Input data:

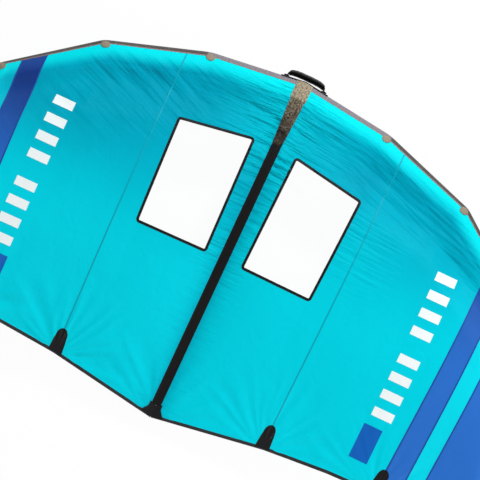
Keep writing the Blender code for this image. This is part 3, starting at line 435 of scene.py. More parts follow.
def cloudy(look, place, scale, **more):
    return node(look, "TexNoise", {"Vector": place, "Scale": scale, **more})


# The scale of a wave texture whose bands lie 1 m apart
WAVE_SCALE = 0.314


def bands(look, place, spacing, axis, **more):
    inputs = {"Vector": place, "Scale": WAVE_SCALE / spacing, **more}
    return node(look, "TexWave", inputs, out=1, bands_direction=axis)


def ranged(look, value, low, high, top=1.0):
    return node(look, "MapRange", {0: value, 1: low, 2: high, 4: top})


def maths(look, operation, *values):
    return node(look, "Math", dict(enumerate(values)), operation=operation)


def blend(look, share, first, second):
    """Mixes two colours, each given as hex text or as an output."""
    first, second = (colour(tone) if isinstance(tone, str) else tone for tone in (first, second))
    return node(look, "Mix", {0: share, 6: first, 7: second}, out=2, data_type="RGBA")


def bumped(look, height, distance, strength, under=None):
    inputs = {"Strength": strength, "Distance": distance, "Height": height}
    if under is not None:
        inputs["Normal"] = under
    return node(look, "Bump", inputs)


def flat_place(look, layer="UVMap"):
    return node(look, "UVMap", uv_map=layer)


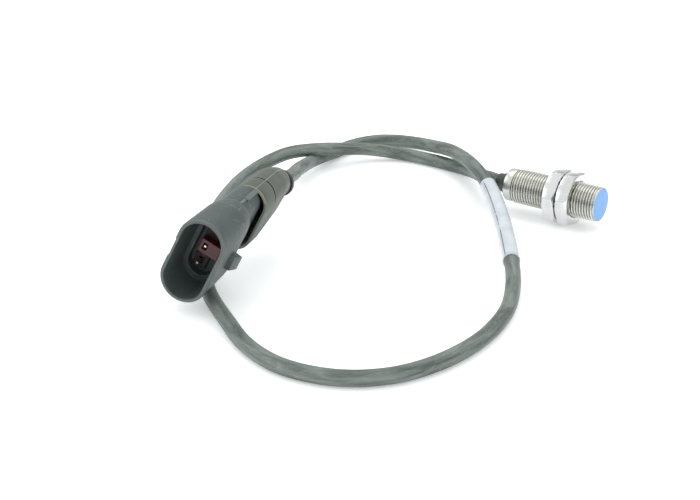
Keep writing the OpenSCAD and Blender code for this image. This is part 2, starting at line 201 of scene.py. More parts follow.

--

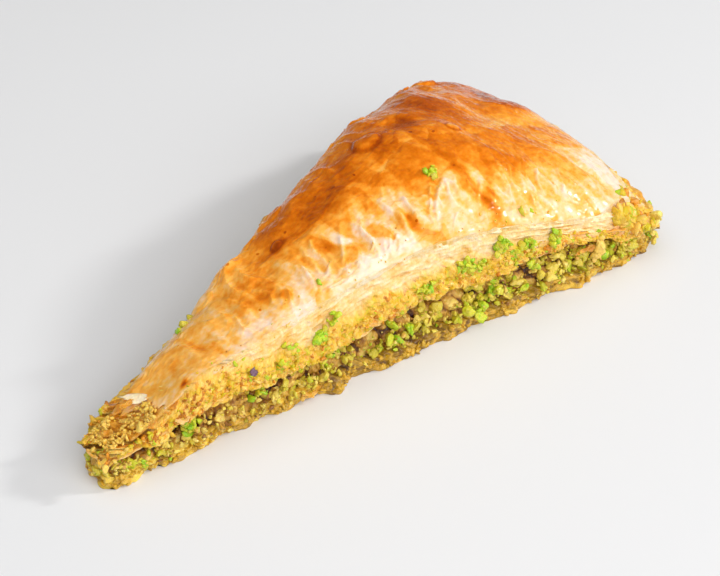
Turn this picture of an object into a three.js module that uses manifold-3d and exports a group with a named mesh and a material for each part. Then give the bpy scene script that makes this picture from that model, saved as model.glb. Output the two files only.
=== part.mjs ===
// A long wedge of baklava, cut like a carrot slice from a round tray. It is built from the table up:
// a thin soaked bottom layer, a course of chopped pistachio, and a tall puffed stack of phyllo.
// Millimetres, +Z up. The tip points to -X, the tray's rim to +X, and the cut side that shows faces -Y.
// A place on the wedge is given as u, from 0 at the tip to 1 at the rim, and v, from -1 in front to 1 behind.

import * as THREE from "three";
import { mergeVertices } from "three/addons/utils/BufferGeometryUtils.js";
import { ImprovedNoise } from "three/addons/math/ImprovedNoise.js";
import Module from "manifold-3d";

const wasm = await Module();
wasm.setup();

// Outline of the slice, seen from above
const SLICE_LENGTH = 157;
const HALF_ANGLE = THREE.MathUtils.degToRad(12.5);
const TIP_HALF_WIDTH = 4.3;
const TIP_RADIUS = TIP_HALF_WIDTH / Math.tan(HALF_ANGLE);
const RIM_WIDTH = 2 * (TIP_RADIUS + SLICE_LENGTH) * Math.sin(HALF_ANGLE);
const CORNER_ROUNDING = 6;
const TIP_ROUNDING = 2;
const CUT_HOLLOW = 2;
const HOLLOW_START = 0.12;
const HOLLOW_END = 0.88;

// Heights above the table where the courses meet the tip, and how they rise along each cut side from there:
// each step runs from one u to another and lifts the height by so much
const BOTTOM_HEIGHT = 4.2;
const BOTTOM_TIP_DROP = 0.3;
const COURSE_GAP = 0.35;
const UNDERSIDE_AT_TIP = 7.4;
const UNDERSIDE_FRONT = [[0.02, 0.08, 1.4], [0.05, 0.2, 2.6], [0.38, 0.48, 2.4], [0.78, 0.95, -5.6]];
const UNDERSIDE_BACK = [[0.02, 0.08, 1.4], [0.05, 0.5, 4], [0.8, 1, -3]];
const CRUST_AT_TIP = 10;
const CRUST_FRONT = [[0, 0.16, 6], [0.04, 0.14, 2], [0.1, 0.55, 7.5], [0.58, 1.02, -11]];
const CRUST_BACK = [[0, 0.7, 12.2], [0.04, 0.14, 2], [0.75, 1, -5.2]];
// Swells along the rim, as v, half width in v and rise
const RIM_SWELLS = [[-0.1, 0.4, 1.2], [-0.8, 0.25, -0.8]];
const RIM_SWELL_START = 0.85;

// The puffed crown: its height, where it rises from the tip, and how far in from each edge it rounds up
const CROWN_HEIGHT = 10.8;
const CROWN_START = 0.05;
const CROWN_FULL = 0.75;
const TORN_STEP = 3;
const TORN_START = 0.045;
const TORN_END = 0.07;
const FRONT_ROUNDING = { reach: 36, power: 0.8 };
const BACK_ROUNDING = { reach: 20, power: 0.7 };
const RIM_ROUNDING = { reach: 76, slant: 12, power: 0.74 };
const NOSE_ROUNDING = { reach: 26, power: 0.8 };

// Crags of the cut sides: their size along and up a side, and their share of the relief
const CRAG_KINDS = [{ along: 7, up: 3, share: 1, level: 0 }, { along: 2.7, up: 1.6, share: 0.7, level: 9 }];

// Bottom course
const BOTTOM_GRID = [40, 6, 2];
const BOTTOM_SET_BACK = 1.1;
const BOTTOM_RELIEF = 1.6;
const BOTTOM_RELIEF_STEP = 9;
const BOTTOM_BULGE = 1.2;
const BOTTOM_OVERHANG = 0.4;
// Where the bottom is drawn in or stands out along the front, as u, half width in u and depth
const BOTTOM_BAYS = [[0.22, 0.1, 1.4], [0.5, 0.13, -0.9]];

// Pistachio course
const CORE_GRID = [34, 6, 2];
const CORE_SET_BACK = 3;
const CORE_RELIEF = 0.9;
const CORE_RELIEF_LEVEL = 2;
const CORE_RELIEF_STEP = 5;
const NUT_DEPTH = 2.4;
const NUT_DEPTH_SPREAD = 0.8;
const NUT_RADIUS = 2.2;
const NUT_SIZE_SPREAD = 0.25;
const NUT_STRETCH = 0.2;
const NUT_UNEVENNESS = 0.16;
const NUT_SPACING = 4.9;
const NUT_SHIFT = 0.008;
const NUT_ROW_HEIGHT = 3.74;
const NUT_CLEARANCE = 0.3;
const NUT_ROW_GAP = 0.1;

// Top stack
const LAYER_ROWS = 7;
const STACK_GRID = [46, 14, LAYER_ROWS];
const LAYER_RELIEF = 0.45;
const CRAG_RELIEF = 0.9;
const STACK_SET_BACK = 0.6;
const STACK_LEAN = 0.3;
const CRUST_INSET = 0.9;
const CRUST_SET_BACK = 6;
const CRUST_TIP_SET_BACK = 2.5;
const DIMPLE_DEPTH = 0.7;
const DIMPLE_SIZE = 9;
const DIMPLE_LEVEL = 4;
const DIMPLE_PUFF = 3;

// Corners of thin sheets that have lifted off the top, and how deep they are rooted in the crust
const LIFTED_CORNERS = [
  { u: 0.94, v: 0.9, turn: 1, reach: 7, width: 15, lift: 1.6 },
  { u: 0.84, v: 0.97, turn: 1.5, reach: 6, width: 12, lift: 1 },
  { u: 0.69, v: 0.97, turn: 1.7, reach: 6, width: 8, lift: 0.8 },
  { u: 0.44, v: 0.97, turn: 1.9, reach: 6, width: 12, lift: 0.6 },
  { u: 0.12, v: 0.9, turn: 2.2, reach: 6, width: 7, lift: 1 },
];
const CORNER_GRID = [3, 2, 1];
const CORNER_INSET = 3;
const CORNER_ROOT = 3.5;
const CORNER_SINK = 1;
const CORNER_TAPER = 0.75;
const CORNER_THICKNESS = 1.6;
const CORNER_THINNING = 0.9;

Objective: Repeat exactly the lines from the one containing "Keep writing the Blender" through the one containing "WAVE_SCALE = 0.314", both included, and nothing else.

Reply to the task:
Keep writing the Blender code for this image. This is part 3, starting at line 435 of scene.py. More parts follow.
def cloudy(look, place, scale, **more):
    return node(look, "TexNoise", {"Vector": place, "Scale": scale, **more})


# The scale of a wave texture whose bands lie 1 m apart
WAVE_SCALE = 0.314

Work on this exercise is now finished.